Terrence who?

I got a call to audition for a feature film when Sarah was just 3 weeks old.  I asked the casting director, “You want me to what?  Leave the house?  I don’t remember how to do that…”

I’d just spent the last three weeks at home recovering from the c-section and feeding Sarah around the clock so forget that it was for an interesting project. I was just excited to leave the house!  Alone.  Able to use both hands at once.  I felt so free on the drive there.  I felt like shouting “Look Ma, both hands! I have BOTH hands to use AT ONCE!”  And no one needs me to change their diaper, or feed them, or make them lunch, or read them a story, or… oh my goodness THIS is what it’s like to be single and childless… aaand still searching for Mr. Right.  To hook-up with.  And start a family.  Ha!

Having been pregnant since 2010 (first Max and then Sarah), I really hadn’t paid much attention to Hollywood.  Or was it more that Hollywood hadn’t paid much attention to me?  It seems that no one in this town wants to hire a pregnant woman!

So when the casting director was explaining to me that I should be excited about this audition/project because Terrence Malick was directing, I said “Who?”
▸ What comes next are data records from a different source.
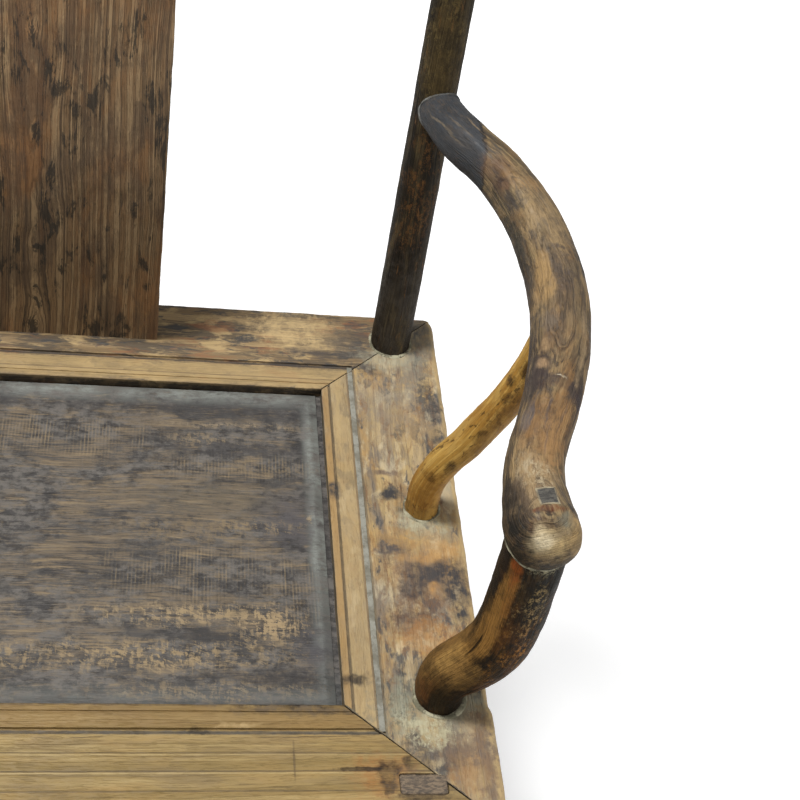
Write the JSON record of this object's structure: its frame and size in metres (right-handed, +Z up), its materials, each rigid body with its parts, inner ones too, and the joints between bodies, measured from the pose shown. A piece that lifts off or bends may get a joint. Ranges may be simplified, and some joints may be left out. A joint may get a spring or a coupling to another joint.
{
  "type": "yoke-back armchair",
  "caption": "Yoke-back armchair in elm: mitred seat frame with a sunk panel, bent arms on gooseneck posts, curved splat, crest rail with a headrest, and a footrest stretcher.",
  "frame": {"origin": "on the floor, under the middle of the chair's outline seen from above", "axes": "+X to the sitter's left, +Y from the seat's front edge to the back, +Z up"},
  "size_m": [0.725, 0.5758, 1.1283],
  "materials": {
    "honey_elm": "worn golden elm, thin old varnish",
    "worn_elm": "worn brown elm with dark streaks, satin",
    "dark_elm": "old dark lacquer worn to the wood on edges, satin",
    "ochre_elm": "ochre elm rubbed bare, satin",
    "slate_lacquer": "dark slate lacquer with worn streaks, satin",
    "peg_wood": "end grain, matte"
  },
  "bodies": {
    "root": {"seat_front_rail": "honey_elm", "seat_back_rail": "honey_elm", "seat_side_rail_left": "honey_elm", "seat_side_rail_right": "honey_elm", "front_leg_left": "honey_elm", "front_leg_right": "honey_elm", "footrest": "honey_elm", "panel_batten_left": "worn_elm", "panel_batten_right": "worn_elm", "arm_left": "worn_elm", "arm_right": "worn_elm", "back_splat": "worn_elm", "front_apron": "worn_elm", "back_apron": "worn_elm", "side_apron_left": "worn_elm", "side_apron_right": "worn_elm", "front_apron_side_left": "worn_elm", "front_apron_side_right": "worn_elm", "footrest_apron": "worn_elm", "side_stretcher_left": "worn_elm", "side_stretcher_right": "worn_elm", "back_stretcher": "worn_elm", "back_post_left": "dark_elm", "back_post_right": "dark_elm", "front_arm_post_left": "dark_elm", "front_arm_post_right": "dark_elm", "crest_rail": "dark_elm", "side_arm_post_left": "ochre_elm", "side_arm_post_right": "ochre_elm", "seat_panel": "slate_lacquer", "seat_corner_peg_front_left": "peg_wood", "seat_corner_peg_front_right": "peg_wood", "seat_corner_peg_back_left": "peg_wood", "seat_corner_peg_back_right": "peg_wood", "arm_peg_left": "peg_wood", "arm_peg_right": "peg_wood", "crest_peg_left": "peg_wood", "crest_peg_right": "peg_wood"}
  },
  "joints": []
}
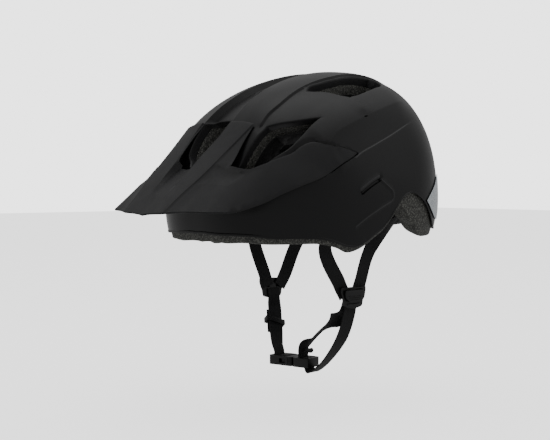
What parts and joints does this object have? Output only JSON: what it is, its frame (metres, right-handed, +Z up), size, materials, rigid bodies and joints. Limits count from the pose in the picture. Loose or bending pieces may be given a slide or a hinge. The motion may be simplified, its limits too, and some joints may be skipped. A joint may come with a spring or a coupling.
{
  "type": "cycling helmet",
  "caption": "Trail cycling helmet: ribbed vented shell over a foam liner, tilting peaked visor, head ring with dial, and strap harness with a side release buckle.",
  "frame": {"origin": "where the crown pad's flat underside rests on the wearer's head", "axes": "+Z up, the wearer faces -Y, the wearer's left is +X"},
  "size_m": [0.215, 0.3321, 0.2905],
  "materials": {
    "shell_black": "satin moulded shell",
    "visor_black": "fine matte grain",
    "liner_foam": "speckled expanded foam",
    "pad_cloth": "brushed knit over foam",
    "moulded_plastic": "satin",
    "pivot_plastic": "smooth",
    "dial_rubber": "soft touch",
    "screw_steel": "plain",
    "strap_webbing": "woven webbing",
    "reflector_silver": "light reflective film"
  },
  "bodies": {
    "helmet": {"brow_pad": "pad_cloth", "buckle_female": "moulded_plastic", "chin_strap_left": "strap_webbing", "chin_strap_left_return": "strap_webbing", "chin_strap_right": "strap_webbing", "cradle_hanger": "moulded_plastic", "crown_pad": "pad_cloth", "divider_left": "moulded_plastic", "divider_right": "moulded_plastic", "eps_liner": "liner_foam", "front_strap_left": "strap_webbing", "front_strap_right": "strap_webbing", "headband_left": "moulded_plastic", "headband_right": "moulded_plastic", "outer_shell": "shell_black", "pivot_socket_left": "pivot_plastic", "pivot_socket_right": "pivot_plastic", "rear_strap_left": "strap_webbing", "rear_strap_right": "strap_webbing", "reflector_left": "reflector_silver", "reflector_right": "reflector_silver", "side_pad_left": "pad_cloth", "side_pad_right": "pad_cloth", "strap_anchor_front_left": "moulded_plastic", "strap_anchor_front_right": "moulded_plastic", "strap_anchor_rear_left": "moulded_plastic", "strap_anchor_rear_right": "moulded_plastic", "strap_tail_right": "strap_webbing", "temple_anchor_left": "moulded_plastic", "temple_anchor_right": "moulded_plastic"},
    "visor": {"visor": "visor_black", "visor_pivot_left": "pivot_plastic", "visor_pivot_right": "pivot_plastic"},
    "cradle": {"cradle": "moulded_plastic", "cradle_pad": "pad_cloth", "reel_cover": "moulded_plastic", "reel_housing": "moulded_plastic"},
    "dial": {"adjuster_dial": "dial_rubber", "dial_screw": "screw_steel", "reel_spool": "pivot_plastic"},
    "lever_left": {"divider_lever_left": "moulded_plastic"},
    "lever_right": {"divider_lever_right": "moulded_plastic"},
    "keeper": {"strap_keeper": "moulded_plastic"},
    "buckle_male": {"buckle_male": "moulded_plastic"}
  },
  "joints": [
    {"name": "visor_tilt", "type": "hinge", "parent": "helmet", "child": "visor", "pos_m": [0, -0.06658, -0.04967], "axis": [-1, 0, 0], "range_deg": [0, 6]},
    {"name": "cradle_fit", "type": "slide", "parent": "helmet", "child": "cradle", "axis": [0, -1, 0], "range_m": [0, 0.012], "deforming": ["headband_left", "headband_right", "cradle_hanger"]},
    {"name": "dial_turn", "type": "hinge", "parent": "cradle", "child": "dial", "pos_m": [0, 0.08692, -0.10082], "axis": [0, 1, 0], "range_deg": [0, 270]},
    {"name": "lever_left", "type": "hinge", "parent": "helmet", "child": "lever_left", "pos_m": [0.06581, -0.0166, -0.1715], "axis": [0, -1, 0], "range_deg": [0, 100]},
    {"name": "lever_right", "type": "hinge", "parent": "helmet", "child": "lever_right", "pos_m": [-0.06581, -0.0106, -0.1715], "axis": [0, 1, 0], "range_deg": [0, 100]},
    {"name": "keeper_slide", "type": "slide", "parent": "helmet", "child": "keeper", "axis": [0.5941, -0.4327, -0.6781], "range_m": [-0.012, 0.012]},
    {"name": "buckle_release", "type": "slide", "parent": "helmet", "child": "buckle_male", "axis": [0.9781, 0.2079, 0], "range_m": [0, 0.024], "deforming": ["chin_strap_left", "chin_strap_left_return"]}
  ],
  "couplings": [
    {"joint": "dial_turn", "follows": "cradle_fit", "rad_per_m": 392.69}
  ]
}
I had no idea who she was talking about. Maybe I’d have understood if she’d said it in baby talk? “T” is for Terrence and “M” is for…

And the reason to be excited, I was told, was because Terrence directed Oscar nominated “The Tree of Life” with Brad Pitt and Sean Penn.

But you see, this year, I don’t even remember the Oscar’s happening. I’m sure I was measuring my once again growing belly from Sarah, changing Max’s diaper, getting spit up on, doing laundry, making a bottle… all at the same time.

And the year before? I spent the Oscars having a baby shower.  Literally, ON the day of the Oscar’s I had my baby shower for Max in 2011.

The Oscar’s before all these babies?

Now you ask, “Did you book the part in the film?”  Why, thanks for asking.  Yes, yes I did. And that’s all I can tell you about it for now. Like I’ve said before, they make everyone sign confidentiality agreements these days. Mums the word until the film is out and by then you’ll know for yourself if I made the cut or not.